Four hundred news homes, scores of industrial and office units and a more exclusive passenger image are at the heart of a package to save cash-starved Durham Tees Valley Airport (DTVA).
The rescue plan comes just days after news that DTVA had lost almost £3.6m last year attempting to keep up with its better-connected and more popular regional rival, Newcastle International Airport.
Passenger numbers have continued to fall at Teesside with just 168,000 people using the airport, down 12 per cent on the previous year. One contentious issue has been the introduction of a Passenger Facility Fee. Since 2010 all outbound passengers have been forced to pay a £6 admission fee to the departure lounge.
The levy failed to raise badly needed cash and turnover was down again last year to £4.82m. A report published with the annual accounts, said: “This traffic decline can mostly be attributed to economic uncertainty, slow recovery of the UK economy, exceptionally difficult winter conditions in Northern England which resulted in a number of flight cancellations and a reduced Ryanair route network served from the airport.

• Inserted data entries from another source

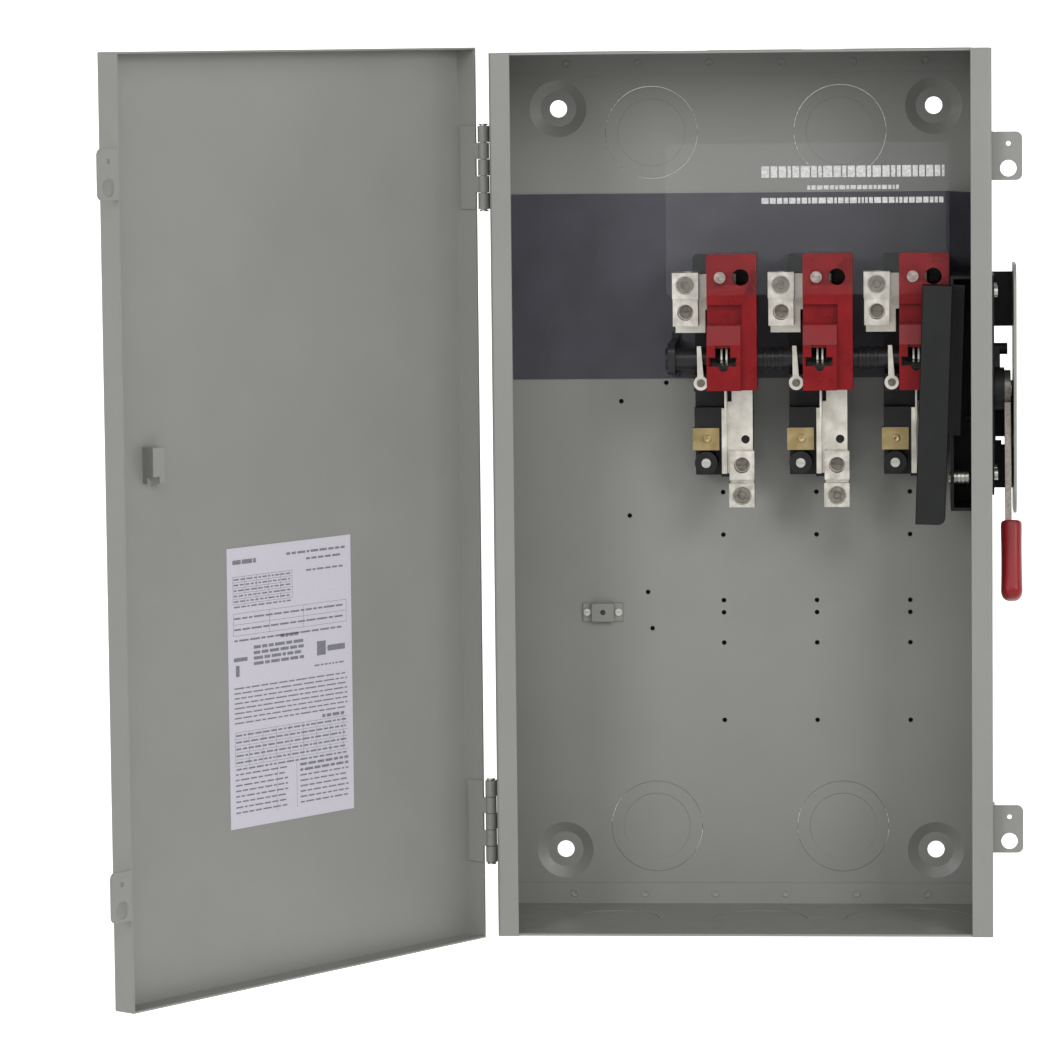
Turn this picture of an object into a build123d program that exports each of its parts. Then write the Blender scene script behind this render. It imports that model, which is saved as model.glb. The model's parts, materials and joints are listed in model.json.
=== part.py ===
"""A heavy-duty, wall-mounted, three-pole AC disconnect: steel box, hinged door, side handle, rotary switch.

Millimetres. X runs to the right, Y into the wall and Z up, seen by someone standing in front of the box.
The origin is the centre of the four wall bolts, in the plane of the wall. The door is built closed and
then swung open; the switch is built in its OFF position, with the handle down.
"""
import math
import os

from build123d import *

os.makedirs("parts", exist_ok=True)

# ---- enclosure -------------------------------------------------------------------------------------
box_width = 393.7
box_height = 702.0
box_depth = 153.0            # wall to the front face of the side returns
sheet = 1.9                  # 14 gauge enclosure steel
return_width = 16.5          # front returns on the two sides
bend = 2.6                   # outer bend radius of the folded sheet
standoff = 4.0               # the wall dimples stand this far behind the back sheet
mount_width = 304.8          # wall bolt pattern
mount_height = 609.6
mount_hole = 14.0
dimple = 50.0
dimple_floor = 31.0
end_flange = 17.0            # flange of each end wall along the back and the sides
end_sheet = 1.5
weld_gap = 0.2               # an end wall is this much narrower than the space it fits
back_knockout = 75.0
knockout_inner = 0.73        # inner ring of a concentric knockout, as a share of the outer one
knockout_gap = 0.15          # width of the sheared line round a knockout
knockout_rise = 0.35         # the outer ring of a knockout stands this far proud
knockout_tab = 4.0           # width of the uncut tabs
knockout_x = 76.5
end_knockouts = ((-108.0, 73.0), (10.0, 76.0), (131.0, 104.0))   # place along X, diameter
drill = 3.8                  # blind nuts in the back wall, for the bases of other ratings
drill_rows = (-9.0, -44.0, -98.0, -108.0, -133.0, -197.0)
spare_drills = ((-82.7, 66.0), (-45.7, 81.0), (-76.7, -28.0), (-62.2, -91.0), (-58.7, -121.0))
nut_r = 3.4

# ---- door and hinges -------------------------------------------------------------------------------
door_open = 126.0            # degrees, the door as it stands in the rest position
door_sheet = 1.5
door_overlap = 3.15          # door flange beyond the side walls
door_overlap_z = 4.5         # door flange beyond the end walls
door_flange = 20.1
hinge_out = 6.15             # hinge axis beyond the side wall
hinge_back = 18.9            # hinge axis behind the front face
hinge_inset = 90.0           # middle of each hinge from the end of the box
knuckle_r = 4.5
knuckles = 5
knuckle_length = 13.2
knuckle_gap = 0.4
pin_r = 2.4
pin_head = 1.2               # how far a peened pin end spreads past the pin
running = 0.05               # radial clearance of every turning fit
leaf = 1.2
leaf_width = 15.0
hasp_width = 24.0
hasp_height = 38.0
hasp_sheet = 1.6
hasp_gap = 0.6               # box hasp to door hasp when closed
hasp_inset = 84.5
hasp_foot = 18.0
seal_hole = 3.8
padlock_hole = 13.0
hasp_hole_pitch = 19.4
hasp_hole_out = 13.15        # line of the two holes beyond the side wall
label_size = (139.0, 215.0)
label_centre = (4.0, -128.0)
label_thick = 0.3
catch_inset = 43.85
catch_z = 49.5
catch_size = (17.0, 27.0, 11.0)

# ---- barrier and shield ----------------------------------------------------------------------------
liner_thick = 1.0
liner_z = (84.5, 235.5)
liner_margin = 3.8           # liner to the left wall
liner_fold = 32.95           # start of the slanted flap from the right wall
flap_margin = 7.95           # end of the flap from the right wall
flap_rise = 49.1             # end of the flap in front of the liner
shield_thick = 1.6
shield_margin = (39.7, 0.7)  # past the first pole, and short of the mechanism frame
shield_z = (158.0, 277.5)

# ---- switch poles, with X from a pole's hole line and Y from the rotor's axis --------------------------
pole_pitch = 76.2
poles = 3
last_pole = 32.4             # hole line of the last pole from the mechanism frame
rotor_depth = 69.1           # rotor's axis in front of the back wall
rotor_z = 104.5
rotor_r = 8.8
hub_r = rotor_r + 3.7
blade_length = 34.0          # from the rotor's axis to each end of a blade
blade_width = 14.0
blade_thick = 1.6
blade_pitch = 4.0            # middle to middle of the two blades of a pole
blade_centre = 5.3
blade_off = 10.0             # degrees above the horizontal when OFF
touch_gap = 0.4              # air each side of a stationary contact
base_x = (-20.8, 25.5)
base_z = (8.0, 186.0)
base_floor = 29.0            # thickness behind the rotor
line_post_z = 143.0          # the line side post stands above this height
line_post_back = 4.0         # its face behind the rotor's axis
load_post_z = 64.0
load_post_back = 20.0
load_foot = 21.0             # height of the foot below the load post
support_width = 13.5         # post that carries the hood, on its right side
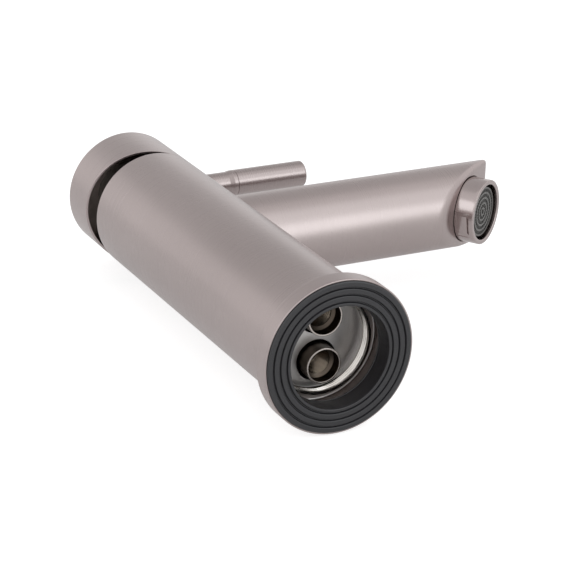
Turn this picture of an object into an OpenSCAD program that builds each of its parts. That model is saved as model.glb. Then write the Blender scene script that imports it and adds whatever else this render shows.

In 2012 the airport made an unexpected profit of almost £6.5m, a distortion say bosses, caused by the inclusion of compensation received from a former customer for breach of contract and inter-company waiver.
As part of its turnaround strategy all mainstream charter holiday flights from Teesside will be axed from next summer. Two of the airport’s busiest routes – operated by KLM to Schiphol, Amsterdam, and the Eastern Airways service to Aberdeen – will be protected, as will FlyBe flights to Jersey. The existing terminal will be reduced and remodelled and to cut the number of staff needed to run it the majority of flights will be served by automatic check-in machines.
The author of DTVA Master Plan 2020 and Beyond is strategic planning director Peter Nears. Explaining the 180-page blueprint he said: “Few airports, even the largest, can survive on revenues from passenger traffic alone and many have established wider development platforms to diversify income sources to enable re-investment in airport services.
“The airport has land assets, which provide the development opportunities we must pursue if we are to improve the whole DTVA operation.”
Under the plan, which it is claimed would create 450 construction and more than 3,500 permanent jobs, up to 400 homes would be built on land to the west and north of the terminal, including a field previously earmarked for a business park. Money generated from the housing phase would then be used to pay for nine new hangars, 9,600sq metres of office space and extra industrial units on the existing Northside Employment Park. There would also be an extension to St George’s Hotel.
Persuading the Government to help finance the Southside Industrial Park phase of the scheme will not be easy. It has twice turned down airport applications for Regional Growth Fund money.